Harus melepaskan ego dan keluar dari peran dan fungsi normatif, tetapi menjadi mediator mencari jalan keluar atas konflik yang ada.

RFQ
Bacaan 2 Menit
Foto: RES
Foto: RES
Dua kubu di DPR, yakni fraksi partai yang tergabung dalam Koalisi Indonesia Hebat (KIH) dan Koalisi Merah Putih (KMP) masih bersitegang. Konflik yang terjadi tak saja menjadi sorotan di dalam negeri, boleh jadi menjadi perhatian dunia internasional. Untuk itu, diperlukan peran pimpinan MPR untuk turun tangan mengatasi dualisme DPR.

Ketua Fraksi Partai Demokrasi Indonesia Perjuangan (F-PDIP) di MPR, Ahmad Basarah, mengatakan pimpinan MPR mesti keluar dari pemikiran normatif. Selain itu, MPR tidak saja melaksanakan tugas normatif seperti melakukan sosialiasi empat pilar, tetapi hadir pada setiap konflik terjadi di masyarakat.

Ia berpandangan, MPR di bawah kepemimpinan Zulkifli Hasan seyogianya dapat melakukan rapat konsultasi dengan presiden dan sejumlah lembaga negara. Soalnya, kewenangan MPR itu diatur dalam Pasal 28 ayat (1) Tata Tertib (Tatib) MPR. Menurutnya, langkah itu dinilai tepat untuk kembali meluruskan praktik demokrasi yang sudah menyimpang.

“Seyogianya pimpinan MPR melakukan inisiatif mengundang presiden, DPR dan  pimpinan lembaga untuk duduk bersama dan kembali ke pangkal Pancasila, sila keempat,” ujarnya dalam sebuah diskusi di Gedung MPR, Senin (3/11).

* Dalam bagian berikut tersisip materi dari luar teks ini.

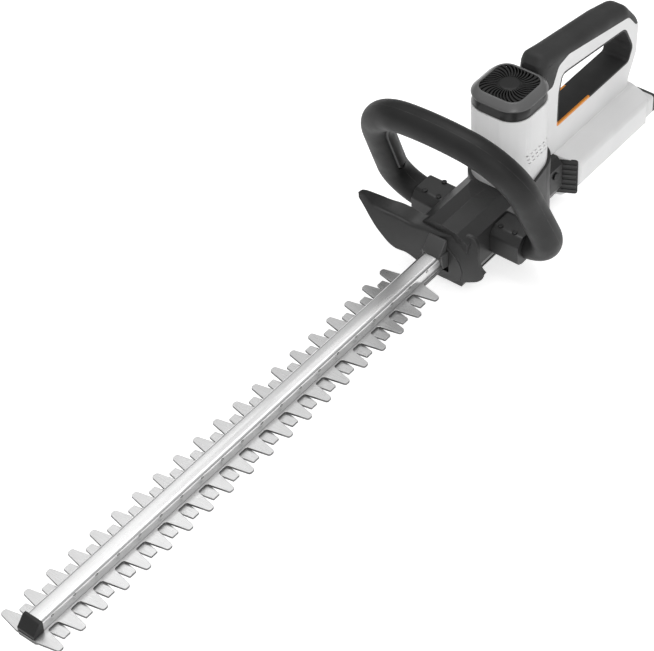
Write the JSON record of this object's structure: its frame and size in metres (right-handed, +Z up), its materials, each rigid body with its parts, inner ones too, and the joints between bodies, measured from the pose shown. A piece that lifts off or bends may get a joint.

Ia berpendapat, pimpinan MPR dapat menempatkan dirinya sebagai negawaran, tidak lagi menggunakan simbol kelompok maupun partai. MPR sejatinya lebih mengedepankan bangsa dan negara. MPR tidak saja menjalankan fungsi kelembagaannya, tetapi menjadi penjaga gawang demokrasi Pancasila.

“Hal-hal seperti inilah bangsa membutuhkan perajut dan perekat bangsa. Bagaimana kemudian Pak Zulkifli keluar dari peran normatif lembaga, tetapi mencari jalan keluar atas tensi politik yang tinggi. Saya berharap MPR dapat mengayomi lembaga lain dan diperlukan tokoh pimpinan yang mampu mencari jalan keluar di kamar DPR. Kita rindu figur pak Taufik Kiemas yang mampu menjadi tokoh penegah,” ujar mantan anggota Komisi III DPR periode 2009-2014 itu.

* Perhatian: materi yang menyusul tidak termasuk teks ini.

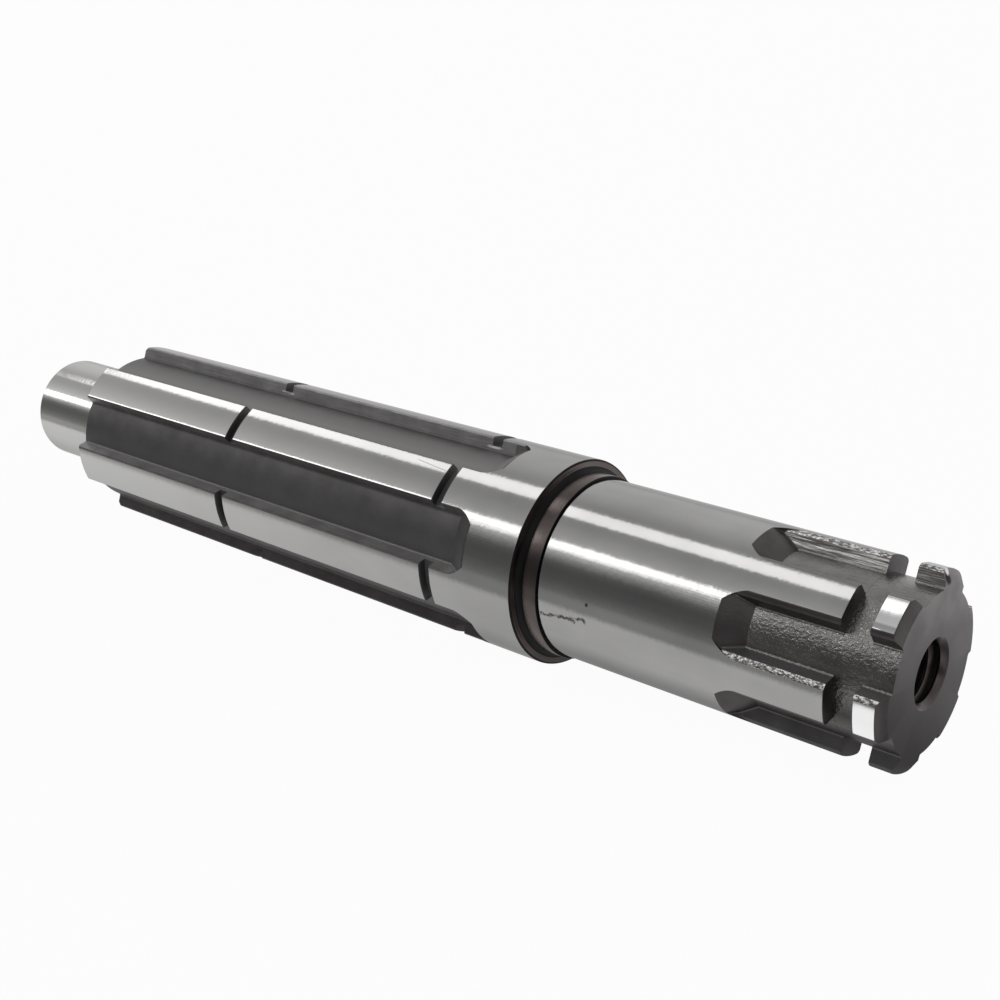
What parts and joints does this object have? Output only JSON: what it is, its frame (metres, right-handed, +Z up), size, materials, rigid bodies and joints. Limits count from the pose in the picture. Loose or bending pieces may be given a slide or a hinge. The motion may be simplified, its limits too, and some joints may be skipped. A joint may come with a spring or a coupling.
{
  "type": "transmission countershaft",
  "caption": "Splined motorcycle gearbox countershaft with a long gear spline, ground journals and short output splines with a retainer groove.",
  "frame": {"origin": "centre of the bounding box in plan, at the level of the surface the shaft lies on", "axes": "+X along the shaft from the small journal to the output splines, +Z up, one gap of the gear splines downwards"},
  "size_m": [0.1352, 0.0232, 0.0233],
  "materials": {
    "steel": "ground bearing surfaces, dark hardened spline gaps"
  },
  "bodies": {
    "root": {"countershaft": "steel"}
  },
  "joints": []
}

Ketua Pusat Pengkajian Pancasila dan Konstitusi Universitas Jember Jawa Timur, Bayu Dwi Anggoro, mengamini pandangan Basarah. Menurutnya, insiden dualisme di DPR tak ada titik temu dengan perspektif hukum. Dualisme DPR berbeda halnya dengan sengketa antar lembaga yang mekanisme penyelesaiannya diatur perundangan.

Ia menilai MPR sebagai lembaga tertinggi yang dapat menjadi mediasi terhadap konflik DPR. “MPR sesuai kewenangan lembaga yang mengubah UUD. Ketika ada yang menyimpang UUD, maka MPR yang mengingatkan DPR. Praktik yang terjadi itu menyimpangi DPR. Jadi ruang MPR memiliki legal standing untuk menengahi,” katanya.

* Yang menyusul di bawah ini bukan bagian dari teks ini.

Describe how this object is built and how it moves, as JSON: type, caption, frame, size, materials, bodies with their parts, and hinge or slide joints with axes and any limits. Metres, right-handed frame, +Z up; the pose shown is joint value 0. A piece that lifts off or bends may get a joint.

Ia mengimbau agar pimpinan MPR terjun langsung melakukan rapat konsultasi mengundang DPR, DPD agar kembali pada dasar negara, yakni Pancasila. Menurutnya, MPR memiliki produk hukum melalui keputusan MPR. Ia berpendapat keputusan DPR dapat menjadi solusi atas permasalahan yang tak kunjung usai antara KIH dengan KMP.

MPR sejatinya tak hanya melakukan fungsi penjaga konstitusi, tetapi lebih menjaga bangsa dan negara disaat adanya konflik. “MPR ini lembaga yang menjaga bangsa dan negara memiliki kewenangan yang tinggi. Pimpinan MPR harus aktif dalam mencari jalan atas deadlock di DPR. MPR punya kewajiban moril, jadi bukan presidenn mengeluarkan Perppu UU MD3, tetapi pimpinan MPR harus turun tangan,” ujarnya.

Dosen Fakultas Ilmu Sosial Ilmu Politik (Fisip) Universitas Islam Negeri (UIN) Syarif Hidayatullah, Andar Nubowo, menambahkan pimpinan MPR mesti melepaskan ego dan baju partai. Sebagai negarawan, pimpinan MPR mesti hadir dalam konflik yang berkaitan dengan bangsa dan negara.

“Kita membutuhkan sikap kenegarawanan pimpinan MPR atas konflik yang ada. Jadi MPR punya peran kultural dan keluar dari peran dan fungsi normatifnya,” pungkas Andar yang juga Dirut Eksekutif Indo Strategi Research and Consulting itu.